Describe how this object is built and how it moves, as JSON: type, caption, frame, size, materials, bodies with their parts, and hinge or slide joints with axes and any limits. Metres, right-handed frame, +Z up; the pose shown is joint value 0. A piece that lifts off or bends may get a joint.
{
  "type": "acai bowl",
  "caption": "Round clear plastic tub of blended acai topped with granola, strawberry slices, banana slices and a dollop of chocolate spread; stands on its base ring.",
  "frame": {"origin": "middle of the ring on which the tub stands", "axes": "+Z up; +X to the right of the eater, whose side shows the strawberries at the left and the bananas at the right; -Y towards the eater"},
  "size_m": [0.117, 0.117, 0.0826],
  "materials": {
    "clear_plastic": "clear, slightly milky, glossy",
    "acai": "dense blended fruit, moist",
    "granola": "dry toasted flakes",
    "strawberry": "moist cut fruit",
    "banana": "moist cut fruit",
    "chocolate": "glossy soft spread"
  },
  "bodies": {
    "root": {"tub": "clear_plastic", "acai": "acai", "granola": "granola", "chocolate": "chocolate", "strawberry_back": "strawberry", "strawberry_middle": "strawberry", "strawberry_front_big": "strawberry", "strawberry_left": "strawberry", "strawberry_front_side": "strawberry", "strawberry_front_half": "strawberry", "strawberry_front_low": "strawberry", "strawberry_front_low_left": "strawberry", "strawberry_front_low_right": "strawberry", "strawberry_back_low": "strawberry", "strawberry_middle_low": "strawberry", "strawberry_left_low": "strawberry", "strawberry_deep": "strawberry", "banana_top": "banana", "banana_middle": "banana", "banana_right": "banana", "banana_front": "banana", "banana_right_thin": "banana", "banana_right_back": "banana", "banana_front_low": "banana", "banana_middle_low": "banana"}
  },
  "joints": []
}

---

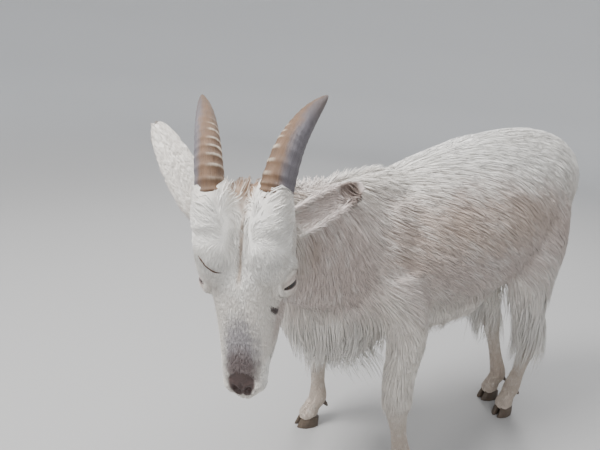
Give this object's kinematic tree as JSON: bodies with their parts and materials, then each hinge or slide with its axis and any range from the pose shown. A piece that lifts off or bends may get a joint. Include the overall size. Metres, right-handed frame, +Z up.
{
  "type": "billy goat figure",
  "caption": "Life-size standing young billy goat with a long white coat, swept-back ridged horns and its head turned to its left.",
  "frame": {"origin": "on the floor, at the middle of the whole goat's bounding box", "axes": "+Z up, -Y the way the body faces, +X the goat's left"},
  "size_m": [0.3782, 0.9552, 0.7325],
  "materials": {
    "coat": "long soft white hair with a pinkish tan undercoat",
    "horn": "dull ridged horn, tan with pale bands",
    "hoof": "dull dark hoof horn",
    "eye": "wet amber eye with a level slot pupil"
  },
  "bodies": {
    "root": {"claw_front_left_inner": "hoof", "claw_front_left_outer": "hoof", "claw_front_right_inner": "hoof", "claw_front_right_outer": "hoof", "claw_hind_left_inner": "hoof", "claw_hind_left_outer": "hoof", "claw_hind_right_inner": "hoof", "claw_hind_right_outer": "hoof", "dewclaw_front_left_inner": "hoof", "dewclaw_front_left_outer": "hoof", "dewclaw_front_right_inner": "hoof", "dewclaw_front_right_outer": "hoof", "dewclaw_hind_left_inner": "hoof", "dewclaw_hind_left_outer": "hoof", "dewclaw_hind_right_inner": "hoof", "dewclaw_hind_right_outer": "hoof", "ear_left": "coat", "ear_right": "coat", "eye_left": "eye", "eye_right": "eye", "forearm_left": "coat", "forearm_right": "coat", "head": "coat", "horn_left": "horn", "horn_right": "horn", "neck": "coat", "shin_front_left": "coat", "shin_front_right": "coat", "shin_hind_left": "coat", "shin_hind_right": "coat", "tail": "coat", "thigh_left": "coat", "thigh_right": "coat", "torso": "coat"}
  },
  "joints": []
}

---

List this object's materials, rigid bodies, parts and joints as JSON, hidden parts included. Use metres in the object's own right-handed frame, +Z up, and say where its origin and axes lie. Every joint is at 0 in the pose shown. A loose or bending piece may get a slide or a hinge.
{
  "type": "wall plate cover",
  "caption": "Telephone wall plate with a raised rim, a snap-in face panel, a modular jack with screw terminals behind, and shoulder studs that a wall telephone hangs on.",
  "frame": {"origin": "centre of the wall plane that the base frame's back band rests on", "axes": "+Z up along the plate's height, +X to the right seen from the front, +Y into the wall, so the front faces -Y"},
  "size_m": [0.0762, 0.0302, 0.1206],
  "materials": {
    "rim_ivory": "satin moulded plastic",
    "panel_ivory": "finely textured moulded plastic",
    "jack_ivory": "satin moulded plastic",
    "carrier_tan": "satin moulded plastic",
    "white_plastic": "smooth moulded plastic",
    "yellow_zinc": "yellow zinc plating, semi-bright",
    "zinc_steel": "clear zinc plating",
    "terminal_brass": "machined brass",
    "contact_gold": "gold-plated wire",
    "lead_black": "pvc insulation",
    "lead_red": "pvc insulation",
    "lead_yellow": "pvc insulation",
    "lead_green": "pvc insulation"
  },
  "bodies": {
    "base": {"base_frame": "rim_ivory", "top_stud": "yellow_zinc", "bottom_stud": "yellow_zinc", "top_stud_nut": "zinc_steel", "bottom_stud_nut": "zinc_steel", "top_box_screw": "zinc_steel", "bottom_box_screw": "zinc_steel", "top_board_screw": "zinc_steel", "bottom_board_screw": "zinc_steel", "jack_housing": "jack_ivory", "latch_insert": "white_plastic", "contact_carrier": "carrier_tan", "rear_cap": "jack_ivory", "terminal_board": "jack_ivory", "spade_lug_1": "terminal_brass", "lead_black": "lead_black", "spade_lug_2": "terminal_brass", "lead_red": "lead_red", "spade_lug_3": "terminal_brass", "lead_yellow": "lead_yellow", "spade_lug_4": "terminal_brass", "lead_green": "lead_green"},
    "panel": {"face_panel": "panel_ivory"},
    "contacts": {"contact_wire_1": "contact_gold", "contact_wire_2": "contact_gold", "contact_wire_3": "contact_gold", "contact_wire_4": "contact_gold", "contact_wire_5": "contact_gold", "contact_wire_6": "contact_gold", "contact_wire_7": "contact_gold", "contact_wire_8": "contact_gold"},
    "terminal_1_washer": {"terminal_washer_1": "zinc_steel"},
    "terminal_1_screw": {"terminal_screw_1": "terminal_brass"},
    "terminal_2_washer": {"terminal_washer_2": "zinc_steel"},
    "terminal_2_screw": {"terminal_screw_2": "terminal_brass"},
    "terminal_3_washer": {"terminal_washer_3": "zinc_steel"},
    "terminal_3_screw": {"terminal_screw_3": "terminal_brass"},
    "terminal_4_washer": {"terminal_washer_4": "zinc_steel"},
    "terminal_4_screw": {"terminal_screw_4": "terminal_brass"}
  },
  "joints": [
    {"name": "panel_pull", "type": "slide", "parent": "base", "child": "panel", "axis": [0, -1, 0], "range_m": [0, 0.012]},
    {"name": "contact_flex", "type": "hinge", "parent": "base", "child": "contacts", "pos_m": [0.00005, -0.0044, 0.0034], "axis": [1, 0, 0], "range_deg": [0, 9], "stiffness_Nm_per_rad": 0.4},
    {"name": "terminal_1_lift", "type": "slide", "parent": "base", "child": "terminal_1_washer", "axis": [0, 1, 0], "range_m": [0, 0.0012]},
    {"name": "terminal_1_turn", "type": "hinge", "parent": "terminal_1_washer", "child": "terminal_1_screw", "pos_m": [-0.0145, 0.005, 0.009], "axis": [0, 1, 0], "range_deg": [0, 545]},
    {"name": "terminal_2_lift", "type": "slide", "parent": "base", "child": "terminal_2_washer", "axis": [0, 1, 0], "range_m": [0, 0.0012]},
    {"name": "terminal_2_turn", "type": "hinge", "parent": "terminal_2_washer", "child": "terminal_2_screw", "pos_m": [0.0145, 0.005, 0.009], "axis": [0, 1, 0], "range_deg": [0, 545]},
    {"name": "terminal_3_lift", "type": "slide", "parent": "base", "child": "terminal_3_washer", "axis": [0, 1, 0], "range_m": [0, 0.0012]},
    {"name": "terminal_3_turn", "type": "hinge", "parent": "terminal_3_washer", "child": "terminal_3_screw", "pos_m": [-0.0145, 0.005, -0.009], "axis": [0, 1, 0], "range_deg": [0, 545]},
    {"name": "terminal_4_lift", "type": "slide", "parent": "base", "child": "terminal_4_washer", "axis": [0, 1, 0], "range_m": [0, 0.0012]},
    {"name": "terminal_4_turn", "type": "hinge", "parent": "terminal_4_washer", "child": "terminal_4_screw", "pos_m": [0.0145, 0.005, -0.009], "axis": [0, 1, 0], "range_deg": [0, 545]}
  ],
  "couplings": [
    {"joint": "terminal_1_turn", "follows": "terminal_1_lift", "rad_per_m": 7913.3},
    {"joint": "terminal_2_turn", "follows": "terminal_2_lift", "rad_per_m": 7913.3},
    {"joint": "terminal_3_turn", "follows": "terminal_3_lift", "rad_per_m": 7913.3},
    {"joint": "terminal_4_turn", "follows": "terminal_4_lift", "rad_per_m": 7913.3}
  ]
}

* REQUIREMENT: Check each line of the entries for the string "with". Copy the lines that have it.

* WRITTEN ANSWER:
Describe how this object is built and how it moves, as JSON: type, caption, frame, size, materials, bodies with their parts, and hinge or slide joints with axes and any limits. Metres, right-handed frame, +Z up; the pose shown is joint value 0. A piece that lifts off or bends may get a joint.
  "caption": "Round clear plastic tub of blended acai topped with granola, strawberry slices, banana slices and a dollop of chocolate spread; stands on its base ring.",
Give this object's kinematic tree as JSON: bodies with their parts and materials, then each hinge or slide with its axis and any range from the pose shown. A piece that lifts off or bends may get a joint. Include the overall size. Metres, right-handed frame, +Z up.
  "caption": "Life-size standing young billy goat with a long white coat, swept-back ridged horns and its head turned to its left.",
    "coat": "long soft white hair with a pinkish tan undercoat",
    "horn": "dull ridged horn, tan with pale bands",
    "eye": "wet amber eye with a level slot pupil"
  "caption": "Telephone wall plate with a raised rim, a snap-in face panel, a modular jack with screw terminals behind, and shoulder studs that a wall telephone hangs on.",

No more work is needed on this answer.